What to produce: Search the records for the word "axes" and report each line that has it.

Materials provided:

··········

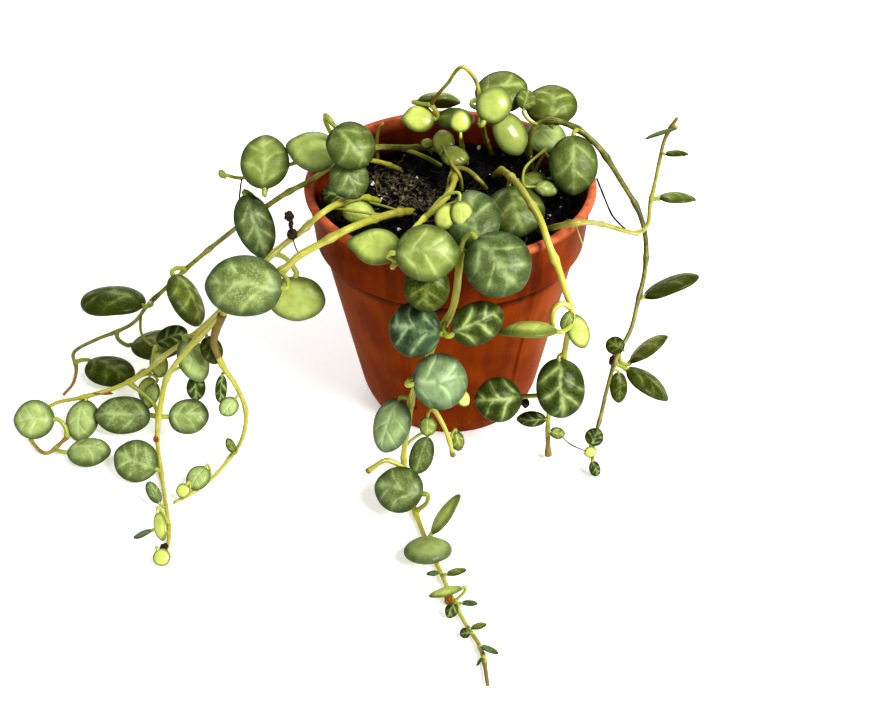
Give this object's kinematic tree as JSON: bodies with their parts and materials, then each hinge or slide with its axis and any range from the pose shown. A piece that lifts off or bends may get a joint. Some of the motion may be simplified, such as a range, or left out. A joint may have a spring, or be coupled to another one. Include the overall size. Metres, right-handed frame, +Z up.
{
  "type": "potted string of turtles",
  "caption": "Small terracotta-coloured plastic nursery pot of soil with a string of turtles, whose leafy stems trail over the rim and lie along the surface.",
  "frame": {"origin": "centre of the pot's flat base, on the surface that the pot stands on", "axes": "+Z up along the pot's axis, -Y towards the front, where the longest stem runs out, +X to the right"},
  "size_m": [0.148, 0.1165, 0.0754],
  "materials": {
    "terracotta_plastic": "satin moulded plastic, orange brown",
    "peat_soil": "rough moist peat with clods and fibres",
    "stem_green": "smooth lime green stem, tan and reddish at the nodes",
    "leaf_green": "thick waxy leaf with pale veins"
  },
  "bodies": {
    "root": {"leaf_centre_sprout_1": "leaf_green", "leaf_front_1": "leaf_green", "leaf_front_2": "leaf_green", "leaf_front_3": "leaf_green", "leaf_front_4": "leaf_green", "leaf_front_5": "leaf_green", "leaf_front_6": "leaf_green", "leaf_front_7": "leaf_green", "leaf_front_8": "leaf_green", "leaf_front_9": "leaf_green", "leaf_front_left_1": "leaf_green", "leaf_front_left_2": "leaf_green", "leaf_front_left_3": "leaf_green", "leaf_front_right_1": "leaf_green", "leaf_front_right_2": "leaf_green", "leaf_front_right_3": "leaf_green", "leaf_front_right_4": "leaf_green", "leaf_left_long_1": "leaf_green", "leaf_left_long_2": "leaf_green", "leaf_left_long_3": "leaf_green", "leaf_left_long_4": "leaf_green", "leaf_left_long_5": "leaf_green", "leaf_left_low_1": "leaf_green", "leaf_left_low_2": "leaf_green", "leaf_left_low_3": "leaf_green", "leaf_left_middle_1": "leaf_green", "leaf_left_middle_2": "leaf_green", "leaf_left_middle_3": "leaf_green", "leaf_left_middle_4": "leaf_green", "leaf_left_middle_5": "leaf_green", "leaf_left_middle_6": "leaf_green", "leaf_right_arch_1": "leaf_green", "leaf_right_arch_2": "leaf_green", "leaf_right_arch_3": "leaf_green", "leaf_right_arch_4": "leaf_green", "leaf_right_arch_5": "leaf_green", "leaf_right_arch_6": "leaf_green", "leaf_right_upright_1": "leaf_green", "leaf_top_arch_1": "leaf_green", "leaf_top_arch_2": "leaf_green", "leaf_top_arch_3": "leaf_green", "leaf_top_arch_4": "leaf_green", "leaf_top_arch_5": "leaf_green", "leaf_upper_left_1": "leaf_green", "leaf_upper_left_2": "leaf_green", "leaf_upper_left_3": "leaf_green", "leaf_upper_left_4": "leaf_green", "pot": "terracotta_plastic", "soil": "peat_soil", "stem_centre_sprout": "stem_green", "stem_front": "stem_green", "stem_front_left": "stem_green", "stem_front_right": "stem_green", "stem_left_long": "stem_green", "stem_left_low": "stem_green", "stem_left_middle": "stem_green", "stem_right_arch": "stem_green", "stem_right_upright": "stem_green", "stem_top_arch": "stem_green", "stem_upper_left": "stem_green"}
  },
  "joints": []
}
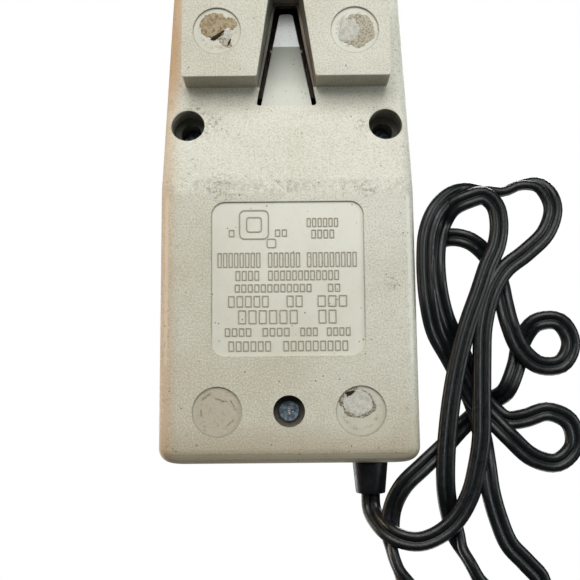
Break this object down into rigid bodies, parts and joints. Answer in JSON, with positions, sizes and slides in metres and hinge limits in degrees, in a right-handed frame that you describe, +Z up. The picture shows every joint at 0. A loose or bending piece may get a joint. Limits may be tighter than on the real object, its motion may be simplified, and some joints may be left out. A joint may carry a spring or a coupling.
{
  "type": "electric pencil sharpener",
  "caption": "Mains desk pencil sharpener: a wedge housing with a pencil opening, motor-driven rotary cutters, a slide-out shavings drawer with a latch tongue, and a flat two-core cord.",
  "frame": {"origin": "centre of the bottom of the housing, cord left out, on the plane the sharpener stands on", "axes": "+Z up; -Y is the front with the pencil opening and the drawer; +Y is the rear with the cord; +X is the right-hand side seen from the front"},
  "size_m": [0.1724, 0.3556, 0.104],
  "materials": {
    "putty_abs": "fine pebble grain, slightly soiled",
    "dark_brown_abs": "satin",
    "smoked_styrene": "clear, smoked brown",
    "black_plastic": "satin",
    "black_vinyl": "semi-gloss",
    "zinc_steel": "zinc plated",
    "lamination_steel": "oiled",
    "tool_steel": "ground",
    "copper": "enamelled wire",
    "brass": "bright",
    "white_nylon": "natural",
    "old_adhesive": "rough residue"
  },
  "bodies": {
    "housing": {"base_plate": "putty_abs", "top_cover": "putty_abs", "front_bezel": "dark_brown_abs", "pencil_guide": "black_plastic", "base_screw_left": "zinc_steel", "base_screw_right": "zinc_steel", "base_screw_rear": "zinc_steel", "foot_residue_front_left": "old_adhesive", "foot_residue_front_right": "old_adhesive", "foot_residue_rear_left": "old_adhesive", "foot_residue_rear_right": "old_adhesive", "motor_stator": "lamination_steel", "coil_bobbin": "white_nylon", "coil_winding": "copper", "motor_bracket_front": "zinc_steel", "motor_bracket_rear": "zinc_steel", "bearing_front": "brass", "bearing_rear": "brass", "cluster_pin": "zinc_steel", "ring_gear": "lamination_steel", "gear_plate": "zinc_steel", "gear_post_left": "zinc_steel", "gear_post_right": "zinc_steel", "pencil_switch": "black_plastic", "drawer_switch": "black_plastic", "strain_relief": "black_vinyl", "cord_tube": "black_vinyl", "cord_tail": "black_vinyl", "cord_coil": "black_vinyl", "cord_plug": "black_vinyl", "plug_blade_left": "brass", "plug_blade_right": "brass"},
    "rotor": {"motor_rotor": "lamination_steel"},
    "cluster": {"cluster_gear": "white_nylon"},
    "carrier": {"cutter_carrier": "lamination_steel", "cutter_pin_left": "zinc_steel", "cutter_pin_right": "zinc_steel"},
    "cutter_left": {"cutter_left": "tool_steel"},
    "cutter_right": {"cutter_right": "tool_steel"},
    "drawer": {"shavings_drawer": "smoked_styrene"},
    "latch": {"latch_tongue": "putty_abs"},
    "lever": {"switch_lever": "brass"},
    "plunger": {"drawer_plunger": "white_nylon"}
  },
  "joints": [
    {"name": "rotor_spin", "type": "hinge", "parent": "housing", "child": "rotor", "pos_m": [0, 0.01148, 0.04117], "axis": [0, -0.9524, 0.3048], "continuous": true},
    {"name": "cluster_spin", "type": "hinge", "parent": "housing", "child": "cluster", "pos_m": [0.016, -0.02818, 0.04849], "axis": [0, -0.9524, 0.3048], "continuous": true},
    {"name": "carrier_spin", "type": "hinge", "parent": "housing", "child": "carrier", "pos_m": [0, -0.03225, 0.06857], "axis": [0, -0.9524, 0.3048], "continuous": true},
    {"name": "cutter_left_spin", "type": "hinge", "parent": "carrier", "child": "cutter_left", "pos_m": [-0.007, -0.04054, 0.07123], "axis": [-0.1446, -0.9424, 0.3016], "continuous": true},
    {"name": "cutter_right_spin", "type": "hinge", "parent": "carrier", "child": "cutter_right", "pos_m": [0.007, -0.04054, 0.07123], "axis": [0.1446, -0.9424, 0.3016], "continuous": true},
    {"name": "drawer_slide", "type": "slide", "parent": "housing", "child": "drawer", "axis": [0, -0.9524, 0.3048], "range_m": [0, 0.055]},
    {"name": "latch_bend", "type": "hinge", "parent": "housing", "child": "latch", "pos_m": [0, -0.03866, 0.01298], "axis": [1, 0, 0], "range_deg": [0, 7], "stiffness_Nm_per_rad": 1},
    {"name": "lever_turn", "type": "hinge", "parent": "housing", "child": "lever", "pos_m": [0.027, -0.07618, 0.07896], "axis": [0, -0.9524, 0.3048], "range_deg": [0, 6], "stiffness_Nm_per_rad": 0.05},
    {"name": "plunger_press", "type": "slide", "parent": "housing", "child": "plunger", "axis": [0, -0.9524, 0.3048], "range_m": [-0.002, 0], "stiffness_N_per_m": 150}
  ],
  "couplings": [
    {"joint": "cluster_spin", "follows": "rotor_spin", "ratio": -0.27273},
    {"joint": "carrier_spin", "follows": "rotor_spin", "ratio": 0.090909},
    {"joint": "cutter_left_spin", "follows": "rotor_spin", "ratio": -0.19697},
    {"joint": "cutter_right_spin", "follows": "rotor_spin", "ratio": -0.19697}
  ]
}
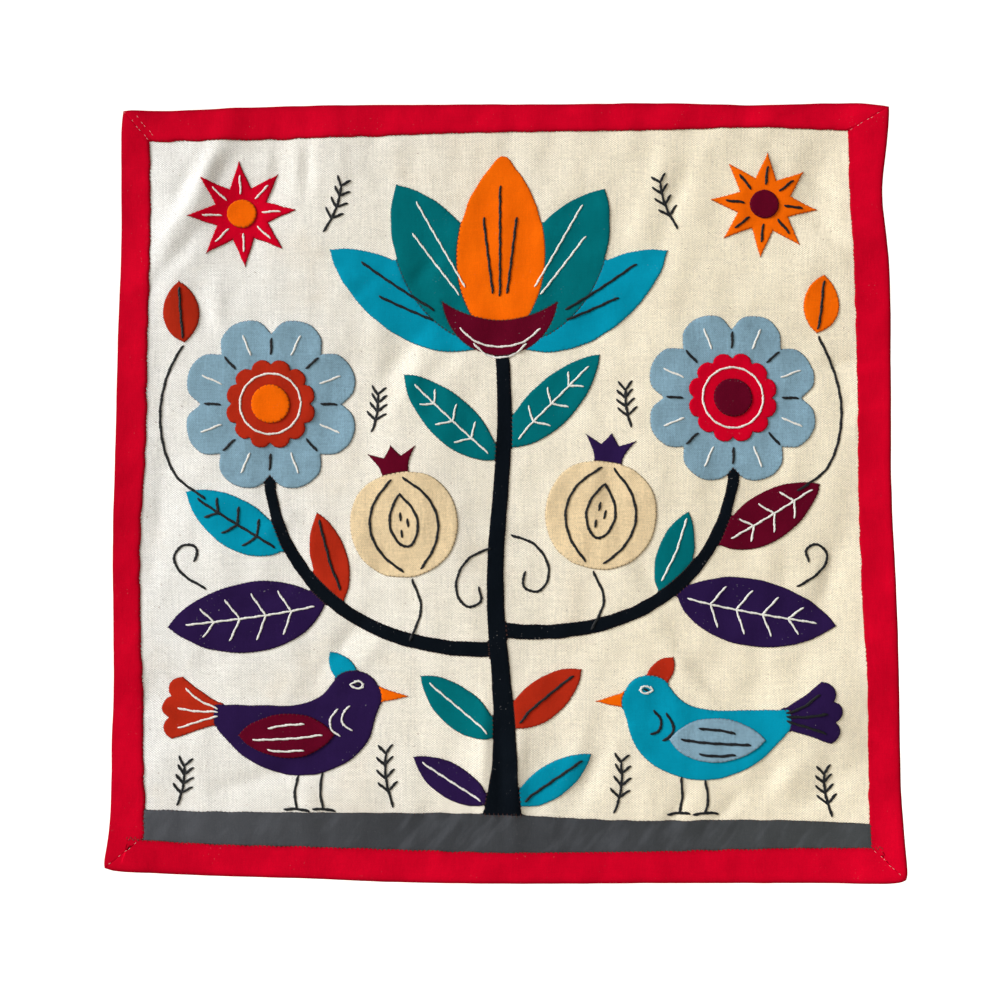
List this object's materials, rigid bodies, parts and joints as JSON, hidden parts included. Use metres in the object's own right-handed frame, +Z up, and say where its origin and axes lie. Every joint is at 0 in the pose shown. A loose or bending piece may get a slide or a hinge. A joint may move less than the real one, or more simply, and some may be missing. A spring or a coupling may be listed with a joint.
{
  "type": "applique wall hanging",
  "caption": "Square cloth wall hanging: cream canvas with sewn-on cotton flowers, leaves, fruits, stars and birds, a grey foot strip and a red mitred edging.",
  "frame": {"origin": "middle of the hanging's top edge, in the plane of the cloth, where what it hangs from holds it", "axes": "+X to the right as it is looked at, +Z up, and the front of the cloth faces -Y"},
  "size_m": [0.5046, 0.0105, 0.4993],
  "materials": {
    "canvas_cream": "unbleached plain-weave cotton canvas, matt",
    "cotton_red": "plain-weave cotton, matt",
    "cotton_grey": "plain-weave cotton, faint diagonal sheen",
    "cotton_black": "plain-weave cotton, matt",
    "cotton_purple": "plain-weave cotton, matt",
    "cotton_maroon": "plain-weave cotton, matt",
    "cotton_rust": "plain-weave cotton, matt",
    "cotton_orange": "plain-weave cotton, matt",
    "cotton_teal": "plain-weave cotton, matt",
    "cotton_turquoise": "plain-weave cotton, matt",
    "cotton_light_blue": "plain-weave cotton, matt",
    "cotton_beige": "plain-weave cotton, matt",
    "thread_black": "stranded cotton thread, soft sheen",
    "thread_white": "stranded cotton thread, soft sheen",
    "thread_sewing": "fine cotton sewing thread"
  },
  "bodies": {
    "root": {"ground": "canvas_cream", "edging_bottom": "cotton_red", "edging_right": "cotton_red", "edging_top": "cotton_red", "edging_left": "cotton_red", "grey_strip": "cotton_grey", "rosette_left": "cotton_light_blue", "rosette_round_left": "cotton_rust", "rosette_button_left": "cotton_orange", "rosette_right": "cotton_light_blue", "rosette_round_right": "cotton_red", "rosette_button_right": "cotton_maroon", "lotus_cup": "cotton_maroon", "petal_middle": "cotton_orange", "petal_inner_left": "cotton_teal", "petal_inner_right": "cotton_teal", "petal_outer_left": "cotton_turquoise", "petal_outer_right": "cotton_turquoise", "trunk": "cotton_black", "branch_left": "cotton_black", "branch_right": "cotton_black", "leaf_upper_left": "cotton_teal", "leaf_upper_right": "cotton_teal", "leaf_outer_left": "cotton_purple", "leaf_outer_right": "cotton_purple", "leaf_climbing_left": "cotton_turquoise", "leaf_climbing_right": "cotton_maroon", "leaf_inner_left": "cotton_rust", "leaf_inner_right": "cotton_teal", "leaf_lower_left": "cotton_teal", "leaf_lower_right": "cotton_rust", "leaf_foot_left": "cotton_purple", "leaf_foot_right": "cotton_turquoise", "bud_left": "cotton_rust", "bud_right": "cotton_orange", "fruit_left": "cotton_beige", "fruit_crown_left": "cotton_maroon", "fruit_right": "cotton_beige", "fruit_crown_right": "cotton_purple", "star_left": "cotton_red", "star_round_left": "cotton_orange", "star_right": "cotton_orange", "star_round_right": "cotton_maroon", "bird_body_left": "cotton_purple", "bird_tail_left": "cotton_rust", "bird_beak_left": "cotton_orange", "bird_crest_left": "cotton_turquoise", "bird_wing_left": "cotton_maroon", "bird_body_right": "cotton_turquoise", "bird_tail_right": "cotton_purple", "bird_beak_right": "cotton_orange", "bird_crest_right": "cotton_rust", "bird_wing_right": "cotton_light_blue"}
  },
  "joints": []
}
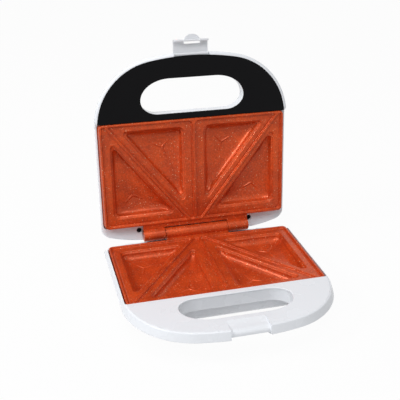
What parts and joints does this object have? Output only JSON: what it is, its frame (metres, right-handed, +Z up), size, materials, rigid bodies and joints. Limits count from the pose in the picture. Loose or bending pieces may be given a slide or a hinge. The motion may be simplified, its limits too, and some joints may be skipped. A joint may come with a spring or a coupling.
{
  "type": "sandwich maker",
  "caption": "Hinged electric sandwich maker standing open: base and lid with cast plates of triangular pockets, D-shaped handles and a swinging latch.",
  "frame": {"origin": "middle of the standing surface under the whole open machine", "axes": "+X to the right, handles towards -Y, +Z up; the lid stands open at the rear"},
  "size_m": [0.2288, 0.2626, 0.2769],
  "materials": {
    "white_casing": "gloss",
    "black_cover": "satin",
    "speckled_coating": "speckled non-stick coating",
    "clear_grey": "translucent",
    "plated_steel": "plated",
    "element_steel": "oxidised",
    "reflector_sheet": "mill",
    "rubber": "matt",
    "brown_moulding": "moulded",
    "red_lens": "clear",
    "green_lens": "clear"
  },
  "bodies": {
    "base": {"base_cover_screw_left": "plated_steel", "base_cover_screw_right": "plated_steel", "base_handle_cover": "white_casing", "base_screw_front_left": "plated_steel", "base_screw_front_right": "plated_steel", "base_screw_rear_left": "plated_steel", "base_screw_rear_right": "plated_steel", "base_shell": "white_casing", "cord_gland": "rubber", "foot_front_left": "rubber", "foot_front_right": "rubber", "foot_rear_left": "rubber", "foot_rear_right": "rubber", "hinge_pin_left": "plated_steel", "hinge_pin_right": "plated_steel", "lower_element": "element_steel", "lower_plate": "speckled_coating", "lower_reflector": "reflector_sheet", "terminal_block": "brown_moulding", "thermal_fuse": "plated_steel", "thermostat": "brown_moulding"},
    "lid": {"lamp_board": "brown_moulding", "latch_pin": "plated_steel", "lid_cover_screw_left": "plated_steel", "lid_cover_screw_right": "plated_steel", "lid_handle_cover": "black_cover", "lid_rear_screw_left": "plated_steel", "lid_rear_screw_right": "plated_steel", "lid_shell": "white_casing", "power_lens": "red_lens", "ready_lens": "green_lens", "reflector_screw_front_left": "plated_steel", "reflector_screw_front_right": "plated_steel", "reflector_screw_rear_left": "plated_steel", "reflector_screw_rear_right": "plated_steel", "upper_element": "element_steel", "upper_plate": "speckled_coating", "upper_reflector": "reflector_sheet"},
    "latch": {"latch": "clear_grey"}
  },
  "joints": [
    {"name": "lid_hinge", "type": "hinge", "parent": "base", "child": "lid", "pos_m": [0, 0.08286, 0.0442], "axis": [1, 0, 0], "range_deg": [0, 95.25]},
    {"name": "latch_pivot", "type": "hinge", "parent": "lid", "child": "latch", "pos_m": [0, 0.1082, 0.25436], "axis": [1, 0, 0], "range_deg": [0, 90]}
  ]
}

··········

Written solution:
  "frame": {"origin": "centre of the pot's flat base, on the surface that the pot stands on", "axes": "+Z up along the pot's axis, -Y towards the front, where the longest stem runs out, +X to the right"},
  "frame": {"origin": "centre of the bottom of the housing, cord left out, on the plane the sharpener stands on", "axes": "+Z up; -Y is the front with the pencil opening and the drawer; +Y is the rear with the cord; +X is the right-hand side seen from the front"},
List this object's materials, rigid bodies, parts and joints as JSON, hidden parts included. Use metres in the object's own right-handed frame, +Z up, and say where its origin and axes lie. Every joint is at 0 in the pose shown. A loose or bending piece may get a slide or a hinge. A joint may move less than the real one, or more simply, and some may be missing. A spring or a coupling may be listed with a joint.
  "frame": {"origin": "middle of the hanging's top edge, in the plane of the cloth, where what it hangs from holds it", "axes": "+X to the right as it is looked at, +Z up, and the front of the cloth faces -Y"},
  "frame": {"origin": "middle of the standing surface under the whole open machine", "axes": "+X to the right, handles towards -Y, +Z up; the lid stands open at the rear"},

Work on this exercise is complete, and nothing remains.